The wind tunnel can be retrofitted with different size shrouds to test rotors for advanced performance and comparative studies up to 8 feet diameter. The facility is also equipped with electronic load controller to test up to 5 kW, data acquisition system, flow measurements systems. 

Model Fabrication - Stereolithography

Stereolithography is a process of fabricating prototypes using CAD data to build a solid from thin, cross-sectional layers. The layers are formed using a solid-state laser to harden the surface of a photopolymer contained within a vat.  The laser beam is moved in the X-Y directions by a scanner system.  The fast and highly controllable motors which drive mirrors are guided by information from the CAD data.  After a layer is completely traced and for the most part hardened by the laser beam, a table is lowered within the vat a distance equal to the thickness of one layer.  Upon completion the model is elevated from the vat and allowed to drain. Excess resin is removed from exposed surfaces by washing or wiping the surfaces with alcohol. The model is then given a final cure in a cabinet called a Post-Curing Apparatus (PCA), where it is bathed in ultraviolet light.  The additional curing time will harden any resin within a trapped volume and any exposed surfaces before any sanding or polishing is performed. This is particularly useful in that the cost of model construction with internal channels required for such a control technique to be explored is no more challenging to build than a solid object.

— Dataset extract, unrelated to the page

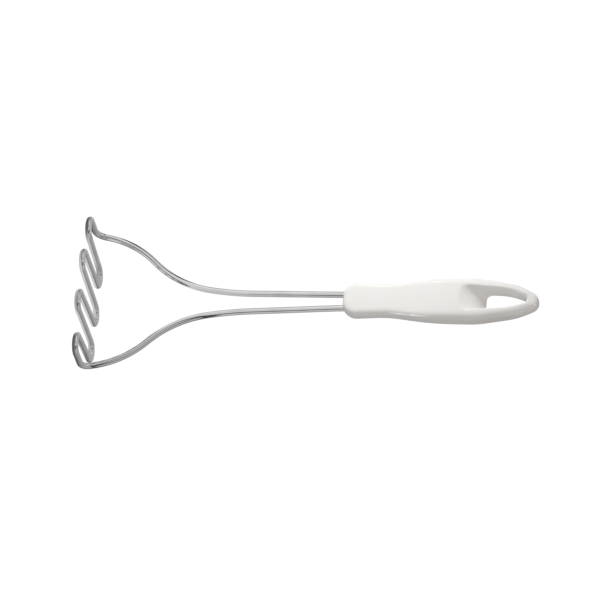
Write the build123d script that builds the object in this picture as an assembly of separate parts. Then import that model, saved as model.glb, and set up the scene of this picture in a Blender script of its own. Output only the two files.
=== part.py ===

http://www.clarkson.edu/rapidprototype/docs/Stereolithography_Pres.ppt

Clarkson is using a Viper Si2 ® SLA system with the epoxy resin, DSM 11120, supplied by DSM Somos of New Castle, DE. The laser beam for the 3D Systems Viper Si2 ® under standard resolution has a diameter of .250 mm (.01 inch) and a build layer capability of .10mm. (.004 inch).  The maximum build volume in normal resolution is a 254mm (10 inch) cube.  Using the high resolution setting, the laser beam has diameter is .075 mm (.003 inch) and a build layer capability of .051mm (.002 inch).  The build volume in high resolution is a square column with 127mm (5 inch) sides and is 254mm (10 inch) tall.